Released tiger cubs explore the wild in Amur Region

Released tiger cubs explore the wild in Amur Region

29 May 2014

The three Siberian tiger cubs Kuzya, Borya and Ilona, released by President Vladimir Putin into the wild at the Zhelundinsky nature and wildlife reserve in the Amur Region a week ago, are now exploring their new home.

 

Scientists of the Severtsov Institute of Environment and Evolution of the Russian Academy of Sciences are tracking the animals with the help of satellite collars, which started transmitting data on the cubs’ location immediately after their release.

 

Specialists working at the site of the release receive data on the tigers daily from the Severtsov Institute. They are also training their colleagues from the wildlife management agency in the Amur Region to take over responsibility for monitoring the cubs’ movements.  

 

Another two tiger cubs, Svetlaya and Ustina, will be released into the wild soon. Over one year ago, a female tiger named Zolushka was released at the Bastak nature reserve after undergoing rehabilitation. An adult male tiger who entered the reserve has been courting  Zolushka, and scientists hope that they will mate.  

 

The Amur tiger population, which had been completely wiped out by humans by the 1950s in the northwest of its habitat in the Amur Region and Jewish Autonomous Area, is now being restored by the Severtsov Institute of Environment and Evolution, with the support of the Russian Geographical Society, as part of the programme to research the Amur tiger in Russia’s Far East.

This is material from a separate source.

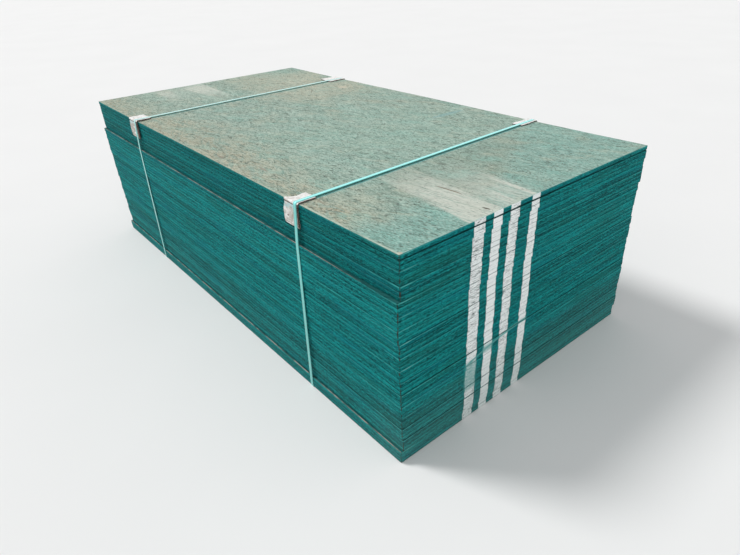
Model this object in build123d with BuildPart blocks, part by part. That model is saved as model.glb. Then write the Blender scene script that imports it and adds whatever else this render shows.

The group is led by Vyacheslav Rozhnov, associate member of the Russian Academy of Sciences.

 

The Severtsov Institute is working with other organisations that protect rare animals to rehabilitate orphaned tiger cubs and release them back into the wild. The cubs are treated at the Rehabilitation and Reintroduction Centre for Tigers and Other Rare Animals in the Primorye Territory, which was built by the Severtsov Institute and the Tiger Special Inspectorate with the support of the Russian Geographical Society.